For details on how your AC score is calculated, see AC calculations.
Guaranteed Damage Reduction
Main Article: GDR
When taking physical damage from a melee attack, guaranteed damage reduction will improve AC rolls. GDR% is equal to 16*(AC)^1/4
. If GDR is applied, the minimum possible AC roll will equal (damage*GDR%) or (AC/2), whichever is lower. GDR only applies to melee attacks.
List of Damage that ignores AC
- Torment and Holy Word.
- Smite.
- Damnation.
- Status effects: poison, sticky flame, flay.

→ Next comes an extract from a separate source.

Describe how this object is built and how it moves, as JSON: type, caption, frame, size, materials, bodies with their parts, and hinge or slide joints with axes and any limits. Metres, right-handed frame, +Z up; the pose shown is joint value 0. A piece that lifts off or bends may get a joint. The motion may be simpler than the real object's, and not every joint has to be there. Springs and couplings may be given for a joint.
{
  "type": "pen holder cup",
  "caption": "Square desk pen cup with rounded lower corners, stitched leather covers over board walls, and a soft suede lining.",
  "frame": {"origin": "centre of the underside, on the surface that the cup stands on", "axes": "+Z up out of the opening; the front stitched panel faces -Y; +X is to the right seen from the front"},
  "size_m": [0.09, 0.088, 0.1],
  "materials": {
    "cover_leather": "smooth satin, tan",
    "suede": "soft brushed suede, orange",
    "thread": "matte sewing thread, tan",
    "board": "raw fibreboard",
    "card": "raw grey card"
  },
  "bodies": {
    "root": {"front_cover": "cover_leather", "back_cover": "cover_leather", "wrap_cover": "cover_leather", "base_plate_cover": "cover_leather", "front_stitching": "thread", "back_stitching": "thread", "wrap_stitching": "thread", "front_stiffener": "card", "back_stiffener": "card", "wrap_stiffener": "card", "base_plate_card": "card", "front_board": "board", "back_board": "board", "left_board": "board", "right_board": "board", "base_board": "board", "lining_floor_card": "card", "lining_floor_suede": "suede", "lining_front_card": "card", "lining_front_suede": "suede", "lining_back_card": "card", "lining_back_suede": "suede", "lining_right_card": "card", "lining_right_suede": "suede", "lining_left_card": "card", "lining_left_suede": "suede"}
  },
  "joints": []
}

- Hex effects: Pain / Necrotise, Mindburst, Anguish, Agony
- Weapon brand damage and monster attack flavours.
- Note that weapon brand damage is often a percentage of AC-reduced damage in the first place.
- Some monster attack flavours require a physical, AC-checking attack to deal damage to apply, though the attack flavour itself is not influenced by AC.
- Specific spells: Freeze, Vampiric Draining, Static Discharge, Dispel Undead / Dispel Undead Range, Lee's Rapid Deconstruction (directly on a monster).
- The chilling blast breath attack of a white draconian.
History
- Prior to 0.29, Frozen Ramparts and Ozocubu's Refrigeration ignored AC.
- Prior to 0.26, Irradiate ignored AC.